On Friday, a jury of seven women and five men deliberated for about 20 minutes before sending a note to state Superior Court Judge John Kavanewsky, advising him they had finished after deliberating for six days.
Shortly after 11 a.m., the judge summoned them to the courtroom, while a team of five State Police troopers bolstered a group of judicial marshals and plainclothes police officers stationed in the courtroom.
Six police cruisers ringed the courthouse grounds, and more officers in uniform and plainclothes, on foot and on a Segway, patrolled the area.
Their presence was not required, since none of the expected tensions between families and friends developed.
“Given the magnitude of what happened, we had to make sure there was enough police presence if sentiments boiled over,” Perez said. “Thank God, nothing happened.”
Inside the courtroom, Kavanewsky told Hamilton, whose black-framed glasses and neatly trimmed hair and beard gave him a scholarly appearance, to stand. Hamilton, wearing a dark green striped shirt and brown khaki-style pants, stood and listened as the verdicts were read by the jury foreman.
The foreman answered each of the charges ranging from murder and manslaughter to first-degree assaults and carrying a pistol without a permit with a “not guilty” finding.
Meanwhile, neither Hamilton nor his three female relatives sitting in the courtroom showed any emotion.
But then Kavanewsky threw the jury a surprise. He told them they had to hear evidence and deliberate yet another charge — that Hamilton criminally possessed a pistol or revolver during the June 11, 2015, shooting spree that left Savonie McNeil, of Shelton, dead and seven others wounded.
Seven of the eight victims were in a Trumbull Gardens parking lot listening to music, talking and drinking. An eighth was in her apartment taking a shower when a bullet pierced the walls and her buttock.
The shooting prompted several federal legislators to visit Trumbull Gardens to console the residents and demand tougher gun laws.
Hamilton did not testify in his trial. Two of the shooting victims, who know Hamilton, testified that they did not recall seeing him at the scene.
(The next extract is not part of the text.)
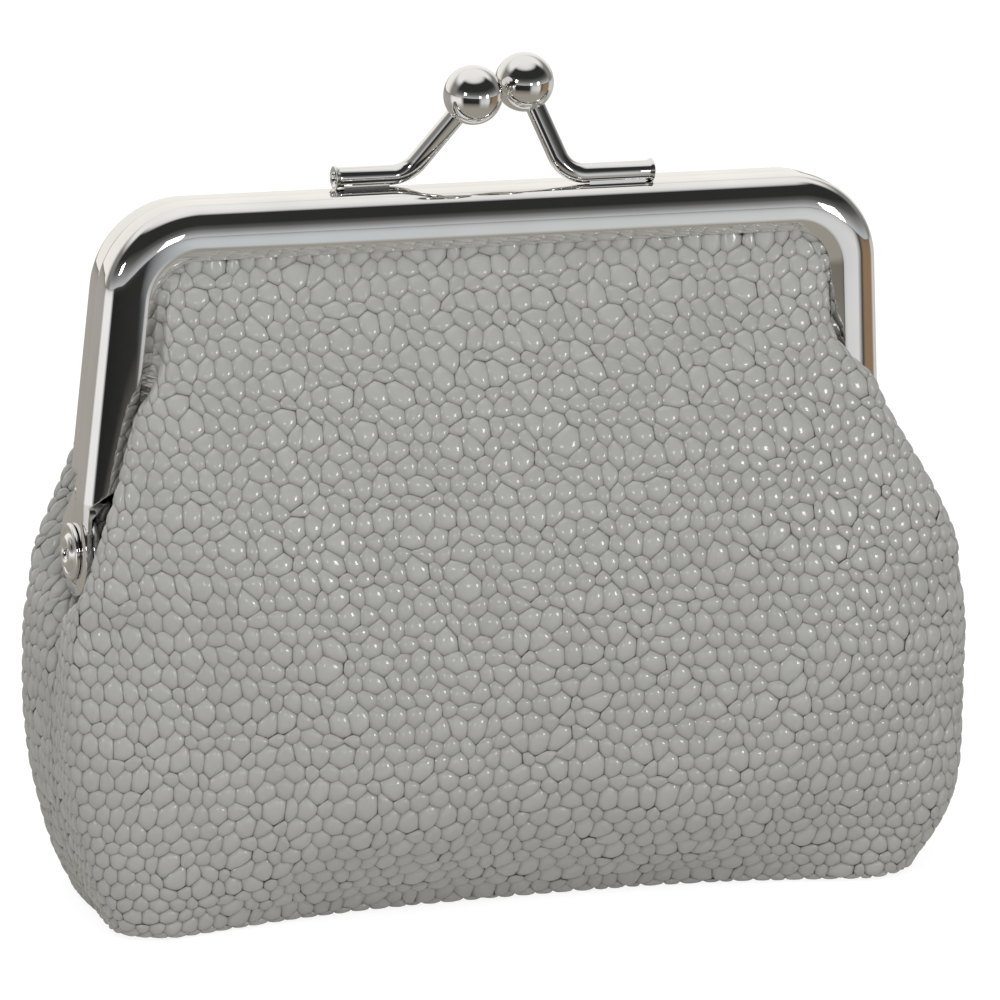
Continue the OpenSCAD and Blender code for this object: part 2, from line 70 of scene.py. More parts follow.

The shooting sparked a battle that eventually gave Joe Ganim, a second chance citizen, the mayoral election and a second chance at running the city. Ganim quickly stole the thunder from incumbent Mayor Bill Finch by repeatedly walking the housing project, meeting with residents and renting a storefront for patrolling police officers to use as a substation.
It also led to Finch and former Chief Joe Gaudett later opening their own substation, but their delay marked the beginning of the end for both men. Finch lost to Ganim in the Democratic primary, and Ganim won the mayoral election and quickly replaced Gaudett with Perez in the chief’s chair.
The evidence the jury heard on the new charge was limited to a stipulation read by Senior Assistant State’s Attorney Michael DeJoseph and agreed to by Riley. Kavanewsky then instructed the jury on the law involved in the charge.
After another half hour or so, they came back with another not guilty finding.
This time, Hamilton looked over at his three relatives and smiled.
“Thank God this it’s over,” an older relative said later. Her companions declined to comment.
Shortly after that, judicial marshals walked the 12 jurors out the rear of the courthouse onto the adjacent, nearly vacant Baldwin Plaza, where only Riley; Darnel Crosland, former State Sen. Ernest Newton’s last lawyer; two of Crosland’s clients and and media members stood.
Both the foreman and another juror declined to comment when asked questions by Hearst Connecticut Media.
He remains in custody while serving a five-year sentence for violating his probation on a 2008 drug sale charge.
On Tuesday, he will return to the Main Street courthouse, where he still faces five counts of drug sales and four counts of selling drugs within 1,500 of school or housing project.
Those charges stem from a June 4, 2015, arrest. He also faces charges of second-degree criminal trespass and interfering with an officer stemming from an April 11, 2015, arrest.